● Description of the task: Using the records that appear below, write out exactly the lines from the one with "triangles = sum(len(p.vertices)" through the one with "low, high = Vector((1e9,)", keeping both end lines.

● Data supplied:
□ □ □

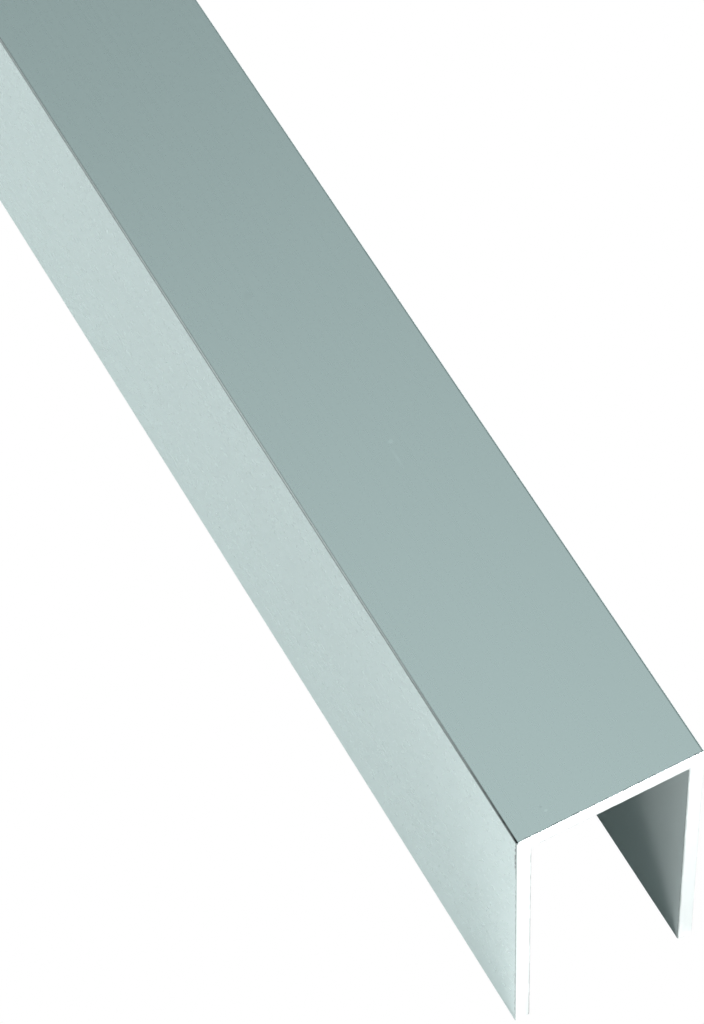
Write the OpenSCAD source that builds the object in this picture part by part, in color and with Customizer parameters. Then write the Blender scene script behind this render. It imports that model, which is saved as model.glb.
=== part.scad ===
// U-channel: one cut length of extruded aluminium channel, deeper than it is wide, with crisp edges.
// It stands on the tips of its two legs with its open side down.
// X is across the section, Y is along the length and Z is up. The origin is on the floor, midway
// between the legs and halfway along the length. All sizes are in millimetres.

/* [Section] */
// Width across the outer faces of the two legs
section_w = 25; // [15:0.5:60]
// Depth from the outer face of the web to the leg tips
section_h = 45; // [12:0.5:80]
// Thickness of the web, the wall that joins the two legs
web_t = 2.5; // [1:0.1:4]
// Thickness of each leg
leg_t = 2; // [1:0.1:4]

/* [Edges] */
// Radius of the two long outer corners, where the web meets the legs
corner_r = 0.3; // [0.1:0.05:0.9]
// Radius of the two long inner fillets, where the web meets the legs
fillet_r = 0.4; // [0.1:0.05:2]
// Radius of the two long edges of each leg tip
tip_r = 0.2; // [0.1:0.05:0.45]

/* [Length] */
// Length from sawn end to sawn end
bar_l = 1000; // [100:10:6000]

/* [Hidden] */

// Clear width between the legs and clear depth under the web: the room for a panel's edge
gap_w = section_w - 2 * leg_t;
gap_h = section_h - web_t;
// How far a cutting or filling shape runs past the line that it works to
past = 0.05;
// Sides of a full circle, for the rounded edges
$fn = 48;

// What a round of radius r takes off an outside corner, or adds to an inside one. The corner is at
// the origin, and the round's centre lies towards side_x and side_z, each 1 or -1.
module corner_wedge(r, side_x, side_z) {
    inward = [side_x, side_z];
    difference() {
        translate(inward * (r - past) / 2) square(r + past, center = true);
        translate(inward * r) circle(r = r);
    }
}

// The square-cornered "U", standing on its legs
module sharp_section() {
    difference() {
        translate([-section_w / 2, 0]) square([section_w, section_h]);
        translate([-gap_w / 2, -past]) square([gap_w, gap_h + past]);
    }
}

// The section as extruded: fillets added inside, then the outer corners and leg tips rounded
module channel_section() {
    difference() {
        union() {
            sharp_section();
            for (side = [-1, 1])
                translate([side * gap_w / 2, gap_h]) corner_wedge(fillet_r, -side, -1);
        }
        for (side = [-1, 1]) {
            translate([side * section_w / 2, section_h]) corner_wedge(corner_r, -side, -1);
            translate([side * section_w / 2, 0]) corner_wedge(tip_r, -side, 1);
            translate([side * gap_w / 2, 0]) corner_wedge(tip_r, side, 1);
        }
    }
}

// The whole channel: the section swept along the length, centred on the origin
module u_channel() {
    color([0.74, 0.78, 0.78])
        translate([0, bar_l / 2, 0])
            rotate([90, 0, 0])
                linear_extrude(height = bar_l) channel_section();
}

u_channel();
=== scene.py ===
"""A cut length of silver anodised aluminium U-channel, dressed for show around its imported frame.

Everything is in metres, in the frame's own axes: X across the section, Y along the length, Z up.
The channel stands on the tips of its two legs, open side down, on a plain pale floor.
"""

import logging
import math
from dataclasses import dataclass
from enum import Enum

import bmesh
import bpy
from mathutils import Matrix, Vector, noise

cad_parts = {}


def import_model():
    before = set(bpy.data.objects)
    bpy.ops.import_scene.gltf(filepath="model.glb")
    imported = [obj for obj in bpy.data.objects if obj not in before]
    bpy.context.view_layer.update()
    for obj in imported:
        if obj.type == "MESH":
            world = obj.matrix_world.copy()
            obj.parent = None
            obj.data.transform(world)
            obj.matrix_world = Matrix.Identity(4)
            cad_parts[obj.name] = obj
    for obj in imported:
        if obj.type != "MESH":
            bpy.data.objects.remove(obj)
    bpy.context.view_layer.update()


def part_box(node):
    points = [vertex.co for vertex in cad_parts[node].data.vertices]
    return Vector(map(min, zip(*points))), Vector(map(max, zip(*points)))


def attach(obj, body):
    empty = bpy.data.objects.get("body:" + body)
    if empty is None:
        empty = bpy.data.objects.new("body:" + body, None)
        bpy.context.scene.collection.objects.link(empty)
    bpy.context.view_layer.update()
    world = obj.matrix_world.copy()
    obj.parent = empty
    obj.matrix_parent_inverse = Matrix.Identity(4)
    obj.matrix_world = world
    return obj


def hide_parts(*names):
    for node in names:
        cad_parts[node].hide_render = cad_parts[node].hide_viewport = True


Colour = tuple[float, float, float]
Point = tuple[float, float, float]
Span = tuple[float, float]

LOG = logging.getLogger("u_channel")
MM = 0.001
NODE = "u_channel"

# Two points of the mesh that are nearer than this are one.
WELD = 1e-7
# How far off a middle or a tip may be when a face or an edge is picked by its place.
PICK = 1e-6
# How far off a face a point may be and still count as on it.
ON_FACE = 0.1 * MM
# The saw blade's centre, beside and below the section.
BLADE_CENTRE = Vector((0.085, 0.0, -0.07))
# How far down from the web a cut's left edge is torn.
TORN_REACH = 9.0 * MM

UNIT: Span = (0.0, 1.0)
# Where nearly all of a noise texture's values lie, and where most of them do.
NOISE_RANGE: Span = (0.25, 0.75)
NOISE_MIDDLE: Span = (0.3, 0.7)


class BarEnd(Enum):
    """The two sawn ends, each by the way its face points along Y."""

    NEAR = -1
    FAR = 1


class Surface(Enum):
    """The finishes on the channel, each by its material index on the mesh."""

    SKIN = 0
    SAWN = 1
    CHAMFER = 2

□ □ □

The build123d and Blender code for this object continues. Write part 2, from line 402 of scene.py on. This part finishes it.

□ □ □

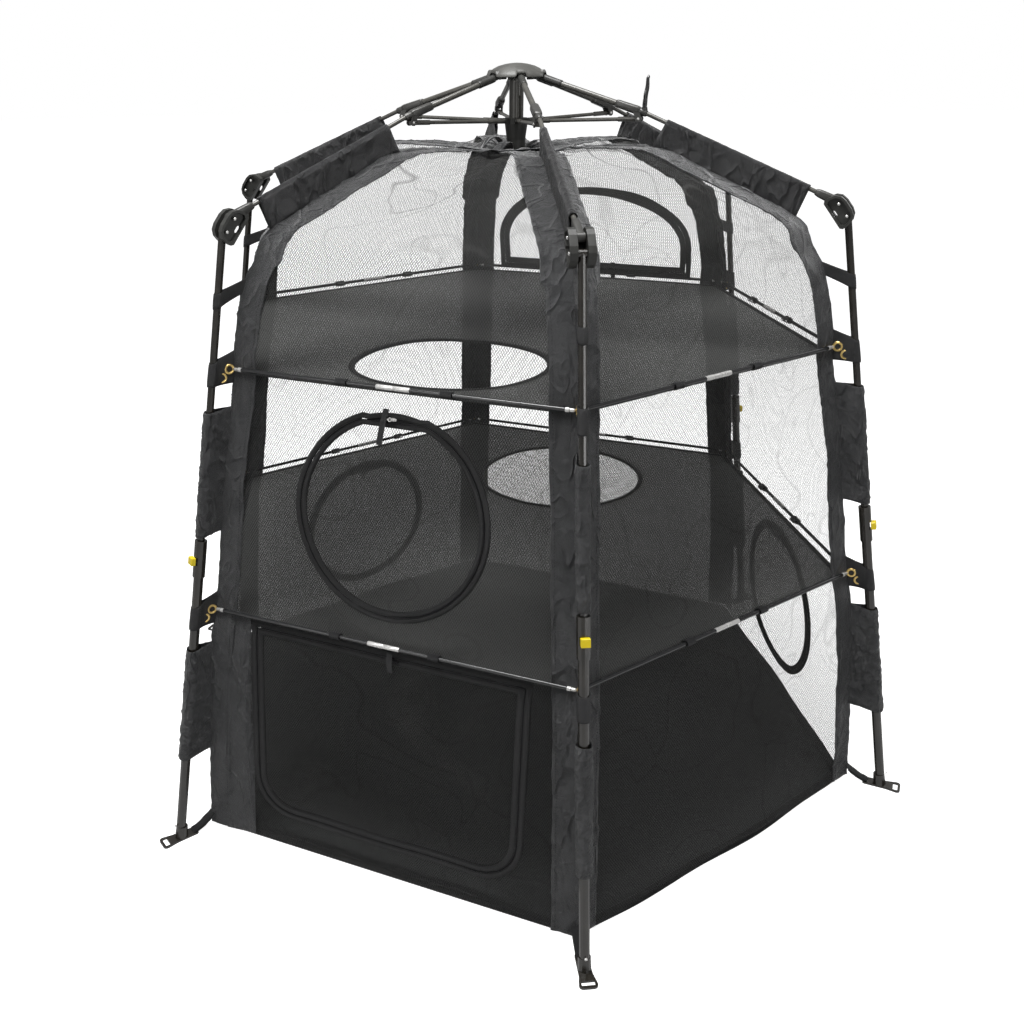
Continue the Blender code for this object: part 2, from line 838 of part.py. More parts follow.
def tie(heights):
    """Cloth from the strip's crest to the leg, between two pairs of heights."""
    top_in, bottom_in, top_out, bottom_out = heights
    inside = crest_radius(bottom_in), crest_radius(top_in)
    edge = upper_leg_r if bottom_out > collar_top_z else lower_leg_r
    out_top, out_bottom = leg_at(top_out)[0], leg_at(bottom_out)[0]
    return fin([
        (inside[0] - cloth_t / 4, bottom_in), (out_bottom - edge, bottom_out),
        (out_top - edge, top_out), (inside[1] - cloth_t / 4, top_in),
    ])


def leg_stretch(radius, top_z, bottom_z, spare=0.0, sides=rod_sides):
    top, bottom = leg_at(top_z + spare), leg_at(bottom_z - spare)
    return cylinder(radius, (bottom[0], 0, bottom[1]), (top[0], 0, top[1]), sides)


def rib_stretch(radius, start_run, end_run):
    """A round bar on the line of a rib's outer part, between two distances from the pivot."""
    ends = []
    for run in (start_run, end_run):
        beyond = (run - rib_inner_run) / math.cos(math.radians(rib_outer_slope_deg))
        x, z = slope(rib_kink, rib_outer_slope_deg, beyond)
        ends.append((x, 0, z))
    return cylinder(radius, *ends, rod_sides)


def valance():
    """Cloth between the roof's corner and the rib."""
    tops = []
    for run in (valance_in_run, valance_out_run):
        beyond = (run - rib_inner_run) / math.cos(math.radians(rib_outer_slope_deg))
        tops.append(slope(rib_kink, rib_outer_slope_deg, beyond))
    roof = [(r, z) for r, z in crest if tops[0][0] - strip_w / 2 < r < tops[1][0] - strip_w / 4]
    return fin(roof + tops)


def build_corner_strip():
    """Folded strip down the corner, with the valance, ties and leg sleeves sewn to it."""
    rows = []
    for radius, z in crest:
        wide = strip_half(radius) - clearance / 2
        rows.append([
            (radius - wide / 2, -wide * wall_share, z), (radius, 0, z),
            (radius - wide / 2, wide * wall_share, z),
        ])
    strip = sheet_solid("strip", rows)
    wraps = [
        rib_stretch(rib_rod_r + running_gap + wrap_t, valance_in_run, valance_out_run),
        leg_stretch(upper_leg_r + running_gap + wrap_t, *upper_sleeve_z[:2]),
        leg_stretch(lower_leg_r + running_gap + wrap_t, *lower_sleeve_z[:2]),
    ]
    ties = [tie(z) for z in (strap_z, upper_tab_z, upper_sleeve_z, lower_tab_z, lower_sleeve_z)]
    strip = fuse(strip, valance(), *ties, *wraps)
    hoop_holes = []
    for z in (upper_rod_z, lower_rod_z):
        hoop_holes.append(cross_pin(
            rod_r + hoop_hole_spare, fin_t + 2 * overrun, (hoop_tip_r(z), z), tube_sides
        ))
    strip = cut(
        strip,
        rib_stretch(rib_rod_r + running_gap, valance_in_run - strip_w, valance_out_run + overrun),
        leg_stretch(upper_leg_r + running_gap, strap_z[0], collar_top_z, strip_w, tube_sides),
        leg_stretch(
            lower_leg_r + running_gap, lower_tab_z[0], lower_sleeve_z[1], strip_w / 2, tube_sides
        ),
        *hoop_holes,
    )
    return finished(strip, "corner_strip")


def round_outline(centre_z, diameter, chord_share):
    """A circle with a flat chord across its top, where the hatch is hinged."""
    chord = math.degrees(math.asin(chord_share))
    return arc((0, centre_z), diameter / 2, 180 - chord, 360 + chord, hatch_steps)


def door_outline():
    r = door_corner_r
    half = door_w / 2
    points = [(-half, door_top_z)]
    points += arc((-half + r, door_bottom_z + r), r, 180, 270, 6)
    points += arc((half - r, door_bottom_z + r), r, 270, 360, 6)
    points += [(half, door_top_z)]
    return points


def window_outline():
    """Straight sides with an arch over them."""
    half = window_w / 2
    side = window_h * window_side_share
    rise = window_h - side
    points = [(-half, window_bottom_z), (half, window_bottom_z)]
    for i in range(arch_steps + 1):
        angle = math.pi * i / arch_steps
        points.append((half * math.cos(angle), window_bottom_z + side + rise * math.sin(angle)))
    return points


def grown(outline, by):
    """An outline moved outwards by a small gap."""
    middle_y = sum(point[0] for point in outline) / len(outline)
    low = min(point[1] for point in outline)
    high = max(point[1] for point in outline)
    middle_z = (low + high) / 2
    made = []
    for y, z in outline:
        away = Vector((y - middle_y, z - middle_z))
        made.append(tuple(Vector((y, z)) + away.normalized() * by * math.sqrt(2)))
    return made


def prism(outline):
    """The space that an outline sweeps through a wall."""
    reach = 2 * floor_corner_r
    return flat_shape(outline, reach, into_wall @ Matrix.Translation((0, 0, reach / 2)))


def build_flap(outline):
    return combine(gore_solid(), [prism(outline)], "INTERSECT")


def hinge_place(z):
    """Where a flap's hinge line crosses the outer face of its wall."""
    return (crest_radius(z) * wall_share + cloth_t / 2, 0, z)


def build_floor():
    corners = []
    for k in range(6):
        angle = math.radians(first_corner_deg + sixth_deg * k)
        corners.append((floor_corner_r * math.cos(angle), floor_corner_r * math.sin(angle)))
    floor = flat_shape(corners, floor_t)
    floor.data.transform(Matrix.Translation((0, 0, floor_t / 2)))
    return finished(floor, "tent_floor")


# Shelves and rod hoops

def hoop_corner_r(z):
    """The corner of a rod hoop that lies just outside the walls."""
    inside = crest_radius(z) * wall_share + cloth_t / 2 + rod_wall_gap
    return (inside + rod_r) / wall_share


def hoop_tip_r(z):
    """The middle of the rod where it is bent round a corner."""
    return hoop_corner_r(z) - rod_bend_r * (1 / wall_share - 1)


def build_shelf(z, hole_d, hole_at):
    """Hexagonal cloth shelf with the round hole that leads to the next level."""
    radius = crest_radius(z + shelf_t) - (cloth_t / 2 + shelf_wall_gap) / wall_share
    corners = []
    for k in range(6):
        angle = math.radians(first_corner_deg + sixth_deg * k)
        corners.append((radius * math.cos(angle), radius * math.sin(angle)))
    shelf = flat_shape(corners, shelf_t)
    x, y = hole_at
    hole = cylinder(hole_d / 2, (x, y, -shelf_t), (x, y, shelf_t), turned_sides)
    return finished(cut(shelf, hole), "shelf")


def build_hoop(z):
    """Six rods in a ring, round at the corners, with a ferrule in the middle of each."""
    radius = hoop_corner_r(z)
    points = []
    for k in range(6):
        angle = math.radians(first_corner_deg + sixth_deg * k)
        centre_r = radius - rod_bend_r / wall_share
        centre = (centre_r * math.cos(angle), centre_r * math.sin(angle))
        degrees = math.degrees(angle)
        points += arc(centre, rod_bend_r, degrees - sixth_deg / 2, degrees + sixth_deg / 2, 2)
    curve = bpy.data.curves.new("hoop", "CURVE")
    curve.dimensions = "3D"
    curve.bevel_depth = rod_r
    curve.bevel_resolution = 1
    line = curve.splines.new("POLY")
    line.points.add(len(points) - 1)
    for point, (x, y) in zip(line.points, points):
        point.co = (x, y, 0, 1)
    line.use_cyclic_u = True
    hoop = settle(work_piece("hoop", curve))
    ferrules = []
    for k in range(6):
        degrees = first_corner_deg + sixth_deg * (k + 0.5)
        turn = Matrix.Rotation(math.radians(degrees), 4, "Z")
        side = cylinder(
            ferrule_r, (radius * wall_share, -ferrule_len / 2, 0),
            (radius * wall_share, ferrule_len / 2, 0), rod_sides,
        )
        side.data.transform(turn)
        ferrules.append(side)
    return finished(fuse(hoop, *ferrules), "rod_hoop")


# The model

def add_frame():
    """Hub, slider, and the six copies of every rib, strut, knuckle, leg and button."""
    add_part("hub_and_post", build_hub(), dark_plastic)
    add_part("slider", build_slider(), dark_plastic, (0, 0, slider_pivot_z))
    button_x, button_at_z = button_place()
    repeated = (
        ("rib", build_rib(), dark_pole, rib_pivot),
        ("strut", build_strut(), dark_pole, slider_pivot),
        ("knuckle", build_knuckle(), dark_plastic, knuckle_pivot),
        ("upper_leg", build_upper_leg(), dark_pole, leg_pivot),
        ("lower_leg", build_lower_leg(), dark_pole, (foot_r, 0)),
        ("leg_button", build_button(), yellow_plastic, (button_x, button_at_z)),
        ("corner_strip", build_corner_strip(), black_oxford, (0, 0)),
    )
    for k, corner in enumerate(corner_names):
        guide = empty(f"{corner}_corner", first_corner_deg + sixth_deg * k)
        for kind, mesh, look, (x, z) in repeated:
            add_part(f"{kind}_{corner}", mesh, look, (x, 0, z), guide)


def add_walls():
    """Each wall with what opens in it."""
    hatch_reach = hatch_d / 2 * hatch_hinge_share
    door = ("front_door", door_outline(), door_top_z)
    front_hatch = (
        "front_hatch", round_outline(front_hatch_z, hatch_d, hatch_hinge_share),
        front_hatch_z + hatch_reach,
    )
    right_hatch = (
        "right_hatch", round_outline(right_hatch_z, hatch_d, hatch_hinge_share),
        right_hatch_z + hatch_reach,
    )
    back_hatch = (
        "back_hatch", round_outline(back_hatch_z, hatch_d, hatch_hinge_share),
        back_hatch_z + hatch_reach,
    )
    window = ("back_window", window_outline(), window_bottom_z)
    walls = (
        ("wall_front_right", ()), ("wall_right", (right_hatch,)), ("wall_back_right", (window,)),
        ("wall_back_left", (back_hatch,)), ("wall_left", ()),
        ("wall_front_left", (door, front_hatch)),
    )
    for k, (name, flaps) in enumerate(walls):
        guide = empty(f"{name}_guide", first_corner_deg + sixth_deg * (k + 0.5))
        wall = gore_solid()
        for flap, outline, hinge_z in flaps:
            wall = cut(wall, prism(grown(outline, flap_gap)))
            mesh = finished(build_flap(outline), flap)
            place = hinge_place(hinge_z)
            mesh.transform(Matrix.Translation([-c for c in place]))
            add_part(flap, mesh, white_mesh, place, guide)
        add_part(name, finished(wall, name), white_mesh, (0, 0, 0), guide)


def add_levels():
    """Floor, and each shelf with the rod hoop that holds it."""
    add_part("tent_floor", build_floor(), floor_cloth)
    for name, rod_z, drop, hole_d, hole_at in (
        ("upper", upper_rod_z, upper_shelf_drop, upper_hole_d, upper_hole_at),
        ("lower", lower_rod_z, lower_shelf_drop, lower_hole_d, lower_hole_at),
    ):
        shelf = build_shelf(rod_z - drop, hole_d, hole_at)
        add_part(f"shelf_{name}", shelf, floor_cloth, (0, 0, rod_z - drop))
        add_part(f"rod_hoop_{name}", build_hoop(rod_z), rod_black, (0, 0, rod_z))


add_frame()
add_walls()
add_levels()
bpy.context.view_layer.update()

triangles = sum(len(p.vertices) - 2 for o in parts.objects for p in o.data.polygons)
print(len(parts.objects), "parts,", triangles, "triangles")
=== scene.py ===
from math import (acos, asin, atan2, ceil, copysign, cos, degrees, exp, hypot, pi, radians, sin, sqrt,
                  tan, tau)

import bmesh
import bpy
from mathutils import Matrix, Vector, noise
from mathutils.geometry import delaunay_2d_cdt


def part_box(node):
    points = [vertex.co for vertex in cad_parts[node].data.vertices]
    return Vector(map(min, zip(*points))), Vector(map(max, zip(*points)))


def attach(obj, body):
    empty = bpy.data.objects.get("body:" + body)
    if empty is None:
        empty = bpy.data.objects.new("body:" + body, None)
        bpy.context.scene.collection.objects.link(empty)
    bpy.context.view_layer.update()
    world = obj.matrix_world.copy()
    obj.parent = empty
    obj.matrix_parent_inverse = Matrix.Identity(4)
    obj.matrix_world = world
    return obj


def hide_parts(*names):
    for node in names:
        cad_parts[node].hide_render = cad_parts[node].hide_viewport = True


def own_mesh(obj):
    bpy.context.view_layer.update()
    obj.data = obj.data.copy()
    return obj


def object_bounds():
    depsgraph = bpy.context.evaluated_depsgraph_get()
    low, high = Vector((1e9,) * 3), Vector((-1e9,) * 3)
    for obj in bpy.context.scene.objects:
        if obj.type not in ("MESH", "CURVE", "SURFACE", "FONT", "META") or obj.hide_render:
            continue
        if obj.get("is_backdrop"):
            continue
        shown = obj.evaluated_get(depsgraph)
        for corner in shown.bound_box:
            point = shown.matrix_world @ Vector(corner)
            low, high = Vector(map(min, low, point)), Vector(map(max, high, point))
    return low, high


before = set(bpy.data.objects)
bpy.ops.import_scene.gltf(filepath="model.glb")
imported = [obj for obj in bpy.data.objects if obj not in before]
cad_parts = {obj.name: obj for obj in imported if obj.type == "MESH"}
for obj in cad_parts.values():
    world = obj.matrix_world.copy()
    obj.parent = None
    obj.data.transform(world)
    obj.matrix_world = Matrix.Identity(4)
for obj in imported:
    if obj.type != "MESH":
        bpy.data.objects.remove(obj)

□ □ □

● Result for this exercise:
triangles = sum(len(p.vertices) - 2 for o in parts.objects for p in o.data.polygons)
print(len(parts.objects), "parts,", triangles, "triangles")
=== scene.py ===
from math import (acos, asin, atan2, ceil, copysign, cos, degrees, exp, hypot, pi, radians, sin, sqrt,
                  tan, tau)

import bmesh
import bpy
from mathutils import Matrix, Vector, noise
from mathutils.geometry import delaunay_2d_cdt


def part_box(node):
    points = [vertex.co for vertex in cad_parts[node].data.vertices]
    return Vector(map(min, zip(*points))), Vector(map(max, zip(*points)))


def attach(obj, body):
    empty = bpy.data.objects.get("body:" + body)
    if empty is None:
        empty = bpy.data.objects.new("body:" + body, None)
        bpy.context.scene.collection.objects.link(empty)
    bpy.context.view_layer.update()
    world = obj.matrix_world.copy()
    obj.parent = empty
    obj.matrix_parent_inverse = Matrix.Identity(4)
    obj.matrix_world = world
    return obj


def hide_parts(*names):
    for node in names:
        cad_parts[node].hide_render = cad_parts[node].hide_viewport = True


def own_mesh(obj):
    bpy.context.view_layer.update()
    obj.data = obj.data.copy()
    return obj


def object_bounds():
    depsgraph = bpy.context.evaluated_depsgraph_get()
    low, high = Vector((1e9,) * 3), Vector((-1e9,) * 3)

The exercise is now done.